■ Dataset extract ■
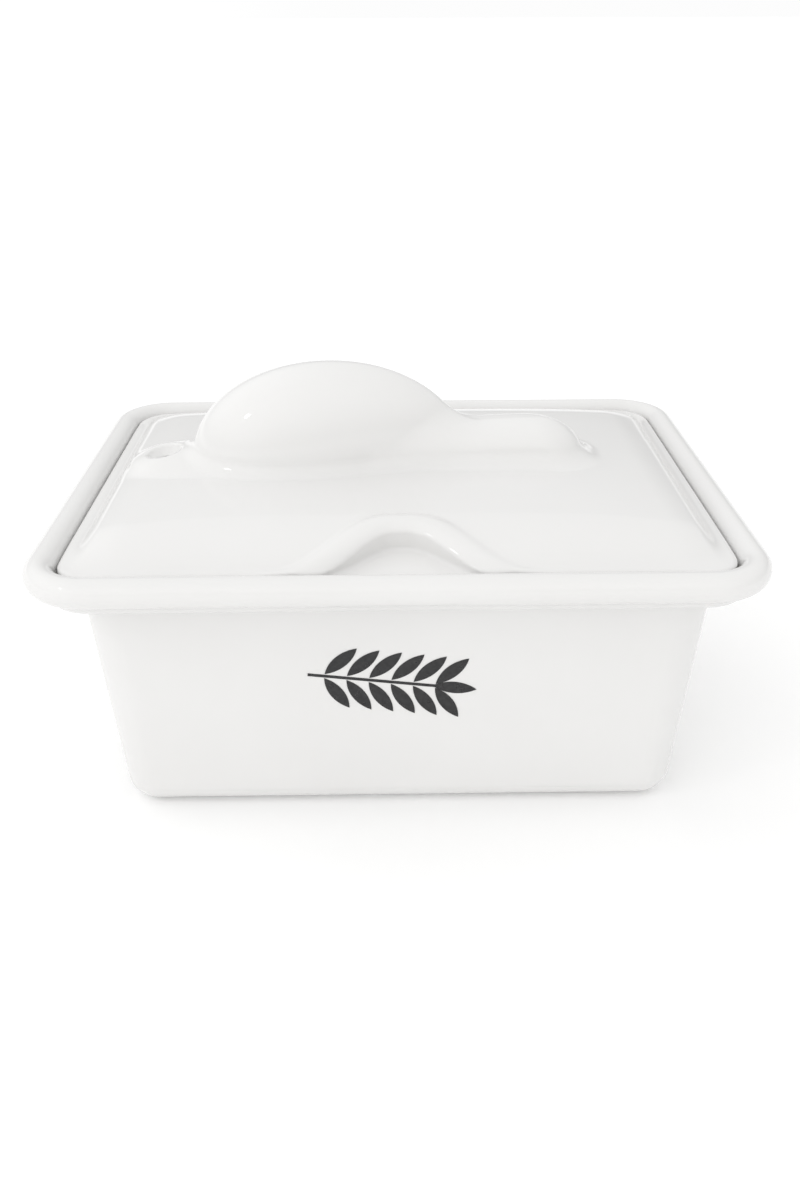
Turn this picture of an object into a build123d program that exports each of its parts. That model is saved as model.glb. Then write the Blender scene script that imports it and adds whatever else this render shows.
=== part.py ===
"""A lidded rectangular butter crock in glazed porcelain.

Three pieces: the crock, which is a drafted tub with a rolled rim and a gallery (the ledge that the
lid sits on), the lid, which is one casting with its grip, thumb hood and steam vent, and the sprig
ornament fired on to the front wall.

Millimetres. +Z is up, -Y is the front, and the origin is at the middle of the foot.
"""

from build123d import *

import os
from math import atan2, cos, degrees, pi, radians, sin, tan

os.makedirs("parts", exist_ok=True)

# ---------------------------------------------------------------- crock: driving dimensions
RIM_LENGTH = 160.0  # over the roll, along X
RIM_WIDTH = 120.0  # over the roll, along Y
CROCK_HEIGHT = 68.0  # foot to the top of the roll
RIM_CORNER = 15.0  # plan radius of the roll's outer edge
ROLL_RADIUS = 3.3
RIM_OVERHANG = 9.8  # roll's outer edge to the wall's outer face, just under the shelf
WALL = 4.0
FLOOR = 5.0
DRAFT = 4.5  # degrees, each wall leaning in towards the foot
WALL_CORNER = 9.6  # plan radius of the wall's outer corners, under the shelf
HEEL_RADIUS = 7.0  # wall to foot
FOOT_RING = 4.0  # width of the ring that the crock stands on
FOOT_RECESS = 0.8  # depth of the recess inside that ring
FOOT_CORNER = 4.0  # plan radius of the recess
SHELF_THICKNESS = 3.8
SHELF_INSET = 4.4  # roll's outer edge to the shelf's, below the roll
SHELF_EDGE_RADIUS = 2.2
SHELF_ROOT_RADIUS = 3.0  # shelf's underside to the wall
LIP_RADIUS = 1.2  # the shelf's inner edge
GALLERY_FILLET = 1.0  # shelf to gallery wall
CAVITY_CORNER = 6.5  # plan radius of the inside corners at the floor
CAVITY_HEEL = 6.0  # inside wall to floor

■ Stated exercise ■
Copy the material above verbatim.

■ Answer to the exercise ■
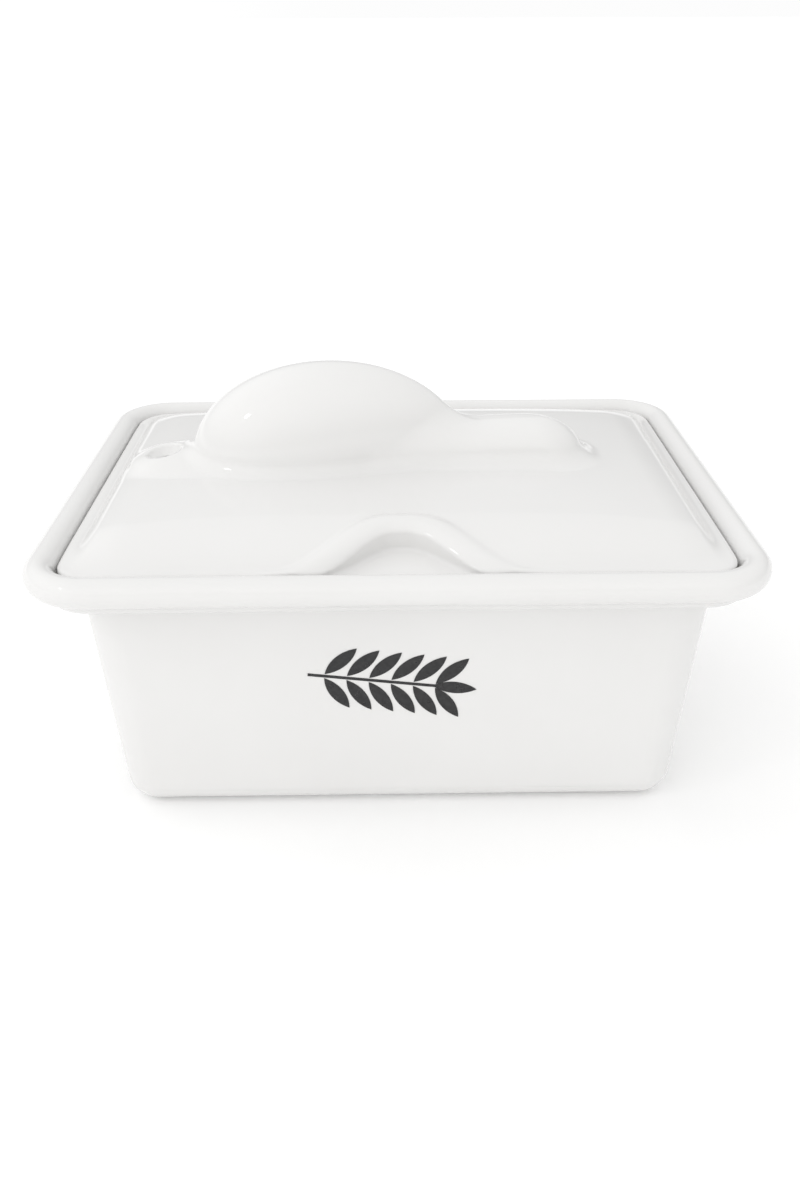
Turn this picture of an object into a build123d program that exports each of its parts. That model is saved as model.glb. Then write the Blender scene script that imports it and adds whatever else this render shows.
=== part.py ===
"""A lidded rectangular butter crock in glazed porcelain.

Three pieces: the crock, which is a drafted tub with a rolled rim and a gallery (the ledge that the
lid sits on), the lid, which is one casting with its grip, thumb hood and steam vent, and the sprig
ornament fired on to the front wall.

Millimetres. +Z is up, -Y is the front, and the origin is at the middle of the foot.
"""

from build123d import *

import os
from math import atan2, cos, degrees, pi, radians, sin, tan

os.makedirs("parts", exist_ok=True)

# ---------------------------------------------------------------- crock: driving dimensions
RIM_LENGTH = 160.0  # over the roll, along X
RIM_WIDTH = 120.0  # over the roll, along Y
CROCK_HEIGHT = 68.0  # foot to the top of the roll
RIM_CORNER = 15.0  # plan radius of the roll's outer edge
ROLL_RADIUS = 3.3
RIM_OVERHANG = 9.8  # roll's outer edge to the wall's outer face, just under the shelf
WALL = 4.0
FLOOR = 5.0
DRAFT = 4.5  # degrees, each wall leaning in towards the foot
WALL_CORNER = 9.6  # plan radius of the wall's outer corners, under the shelf
HEEL_RADIUS = 7.0  # wall to foot
FOOT_RING = 4.0  # width of the ring that the crock stands on
FOOT_RECESS = 0.8  # depth of the recess inside that ring
FOOT_CORNER = 4.0  # plan radius of the recess
SHELF_THICKNESS = 3.8
SHELF_INSET = 4.4  # roll's outer edge to the shelf's, below the roll
SHELF_EDGE_RADIUS = 2.2
SHELF_ROOT_RADIUS = 3.0  # shelf's underside to the wall
LIP_RADIUS = 1.2  # the shelf's inner edge
GALLERY_FILLET = 1.0  # shelf to gallery wall
CAVITY_CORNER = 6.5  # plan radius of the inside corners at the floor
CAVITY_HEEL = 6.0  # inside wall to floor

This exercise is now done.